*Provided material*.
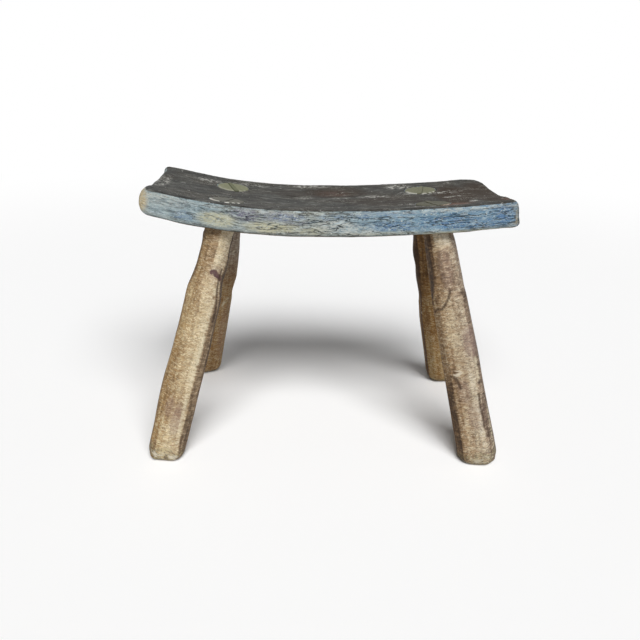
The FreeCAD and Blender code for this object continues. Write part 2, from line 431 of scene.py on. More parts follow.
# The paint's blue along the plank, from chalky grey blue on the left to full blue, and its deeper streaks.
PAINT_RUN = [
    (0.00, colour(148, 161, 161)), (0.18, colour(136, 153, 158)), (0.32, colour(151, 155, 149)),
    (0.48, colour(146, 152, 146)), (0.60, colour(128, 151, 162)), (0.78, colour(114, 144, 162)),
    (1.00, colour(96, 126, 150)),
]
DEEPER_RUN = [(0.10, colour(96, 110, 118)), (0.45, colour(84, 98, 106)), (0.75, colour(62, 92, 124))]
chalky_blue = colour(170, 184, 190)
worn_violet = colour(104, 102, 120)
full_blue = colour(82, 114, 154)
cream_ground = colour(180, 177, 150)
chalk_ground = colour(182, 184, 178)
pale_scuff = colour(190, 198, 196)
crack_grime = colour(42, 47, 48)
pale_fleck = colour(196, 200, 194)
dark_fleck = colour(66, 76, 84)
rim_grime_and_shade = colour(78, 76, 66)

# The dark patina of the plank's top, from its darkest streaks to its palest.
PATINA = [
    (0.34, colour(32, 32, 31)), (0.45, colour(57, 57, 55)), (0.55, colour(73, 73, 70)),
    (0.68, colour(118, 119, 114)),
]
brown_patina = colour(66, 60, 50)
rust_brown = colour(46, 35, 24)
ruddy_brown = colour(98, 72, 62)
pale_chip = colour(192, 191, 184)

# Wood: rubbed bare on the plank's corners, darker on its underside, and weathered on the legs.
RUBBED_WOOD = [(0.30, colour(142, 126, 98)), (0.50, colour(184, 170, 140)), (0.70, colour(208, 200, 174))]
UNDERSIDE_WOOD = [(0.28, colour(84, 72, 56)), (0.50, colour(118, 103, 80)), (0.72, colour(146, 130, 104))]
HEWN_WOOD = [
    (0.00, colour(58, 42, 28)), (0.22, colour(96, 73, 46)), (0.42, colour(150, 118, 76)),
    (0.60, colour(176, 148, 104)), (0.80, colour(208, 186, 142)), (1.00, colour(232, 218, 184)),
]
pale_curl = colour(232, 216, 178)
dark_crease = colour(78, 60, 42)
brown_speck = colour(90, 70, 48)
mauve_stain = colour(136, 114, 110)
knot_brown = colour(82, 54, 60)
foot_green = colour(122, 116, 80)
foot_mud = colour(80, 70, 56)
crack_and_shadow_brown = colour(66, 50, 38)
pale_edge_highlight = colour(214, 204, 176)
fresh_chip_and_light = colour(206, 196, 176)
pale_rim_highlight = colour(206, 204, 196)

paint_roughness = 0.80
worn_roughness = 0.66
paint_shine = 0.10
wood_shine = 0.22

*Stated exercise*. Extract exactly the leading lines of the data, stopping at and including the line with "rim_grime_and_shade = colour(78, 76, 66)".

*Full output*.
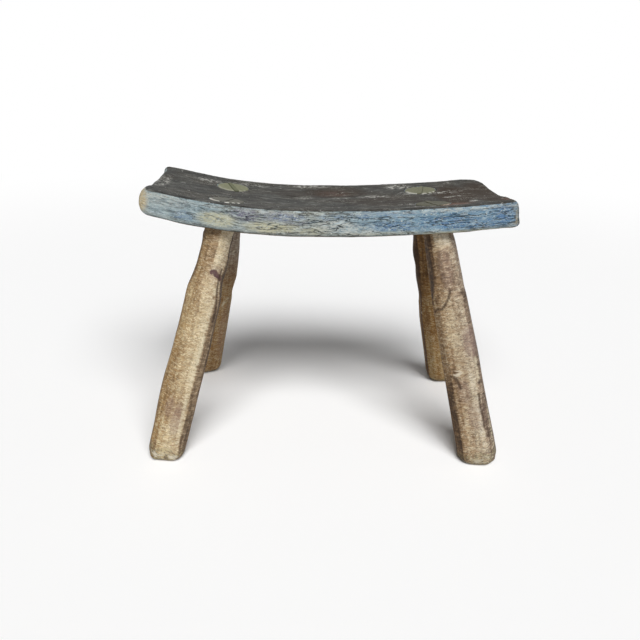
The FreeCAD and Blender code for this object continues. Write part 2, from line 431 of scene.py on. More parts follow.
# The paint's blue along the plank, from chalky grey blue on the left to full blue, and its deeper streaks.
PAINT_RUN = [
    (0.00, colour(148, 161, 161)), (0.18, colour(136, 153, 158)), (0.32, colour(151, 155, 149)),
    (0.48, colour(146, 152, 146)), (0.60, colour(128, 151, 162)), (0.78, colour(114, 144, 162)),
    (1.00, colour(96, 126, 150)),
]
DEEPER_RUN = [(0.10, colour(96, 110, 118)), (0.45, colour(84, 98, 106)), (0.75, colour(62, 92, 124))]
chalky_blue = colour(170, 184, 190)
worn_violet = colour(104, 102, 120)
full_blue = colour(82, 114, 154)
cream_ground = colour(180, 177, 150)
chalk_ground = colour(182, 184, 178)
pale_scuff = colour(190, 198, 196)
crack_grime = colour(42, 47, 48)
pale_fleck = colour(196, 200, 194)
dark_fleck = colour(66, 76, 84)
rim_grime_and_shade = colour(78, 76, 66)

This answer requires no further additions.